Wat onder 4.1 is overwogen leidt ertoe dat het hoger beroep slaagt. De aangevallen tussenuitspraak en de aangevallen uitspraak komen voor vernietiging in aanmerking. Doende hetgeen de rechtbank zou behoren te doen zal het beroep ongegrond worden verklaard.
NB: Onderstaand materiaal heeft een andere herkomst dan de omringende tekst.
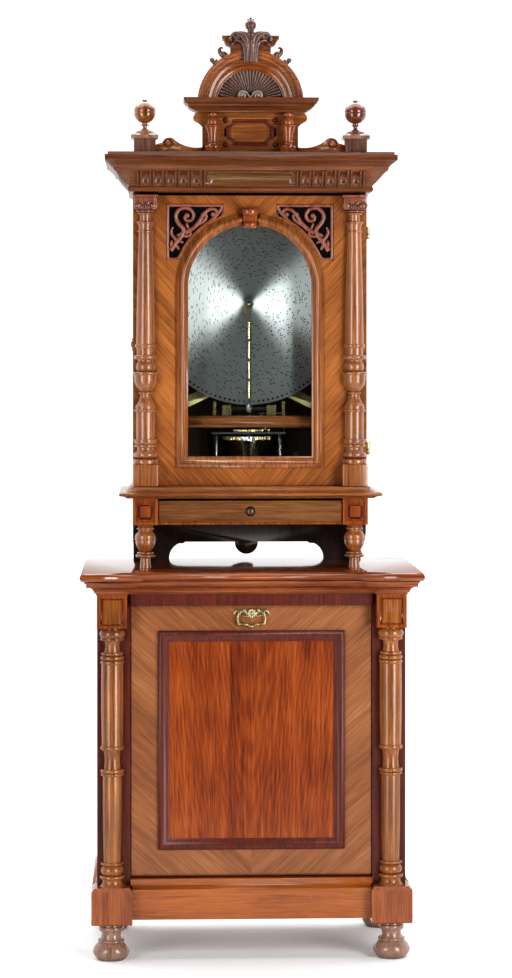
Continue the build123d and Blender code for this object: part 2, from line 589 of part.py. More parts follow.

5. Voor een veroordeling in de proceskosten bestaat geen aanleiding.

BESLISSING

De Centrale Raad van Beroep
- vernietigt de aangevallen uitspraak;
- verklaart het beroep ongegrond.
Deze uitspraak is gedaan door E. Dijt als voorzitter en M. Schoneveld en M.E. Fortuin als leden, in tegenwoordigheid van H. Spaargaren als griffier. De beslissing is uitgesproken in het openbaar op 4 december 2019.